Näherinnen helfen sich gegenseitig
Auch Alexandra Mäurer vom Kinderstoffzimmer hat angefangen Masken zu nähen. Freiwillige Näherinnen unterstützt sie mit Stoffspenden. Die Frauen haben sich organisiert, helfen sich, tauschen Muster und Material aus. „Uns ist es wichtig, dass die Masken erst einmal regional verteilt werden“, sagt Carina Kromer. Wichtig sei, dass der Stoff bei 90 Grad waschbar ist.
Kromer braucht für eine einlagige Maske fünf bis sieben Minuten. „Man kann dafür toll seine Stoffreste gebrauchen“, sagt sie. Für die Näharbeiten erwartet sie weder Lob noch Anerkennung. „Das machen gerade so viele, das ist toll, wie sich alle einbringen“. In einer Facebook-Gruppe würden sich Näherinnen austauschen, nach Postleitzahlen ließe es sich filtern, wer wo Masken herstellt.
Zur Wirksamkeit
Über den Sinn von selbst genähten Mundschutzmasken wird in diesen Tagen viel diskutiert. Jetzt hat Ministerpräsident Winfried Kretschmann die Verwendung selbst genähter einfacher Schutzmasken beim Einkaufen und im öffentlichen Verkehr empfohlen.
Klar ist, dass eine Stoffmaske, auch eine zweilagige, nicht vor einer Infektion mit dem Coronavirus schützt. Solch eine Behelfsmaske dient eher dem Fremdschutz als dem Selbstschutz: Auch mit einer Stoffmaske wird die Gefahr einer Tröpfchenübertragung auf andere beim eigenen Husten, Niesen oder Sprechen verringert.
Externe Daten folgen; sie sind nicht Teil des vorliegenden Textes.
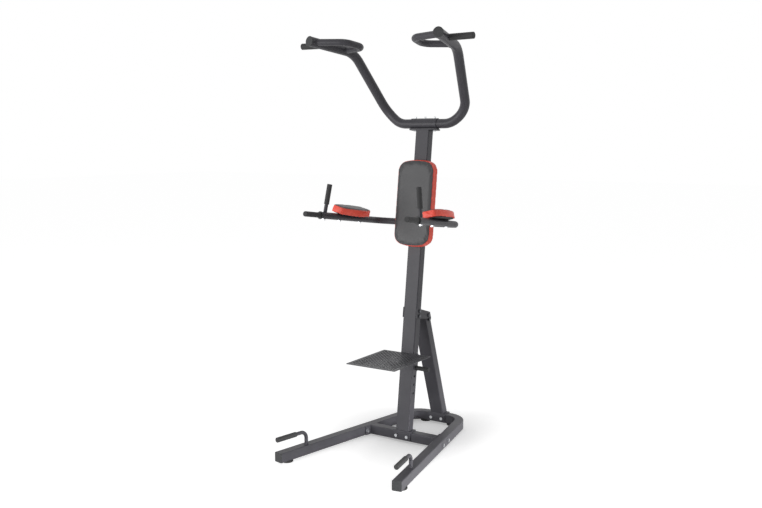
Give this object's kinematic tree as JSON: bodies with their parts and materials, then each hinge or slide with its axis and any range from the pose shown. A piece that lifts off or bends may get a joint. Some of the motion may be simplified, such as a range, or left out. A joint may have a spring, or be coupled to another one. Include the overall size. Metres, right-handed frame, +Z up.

Auch fassen sich Träger von Gesichtsmasken seltener ins Gesicht, was wieder eine Übertragung von den Händen auf die Schleimhäute verringert. Außerdem bleiben so die medizinischen Masken für das medizinische Personal übrig, wenn Privatpersonen sich im öffentlichen Bereich mit selbst genähten Masken behelfen.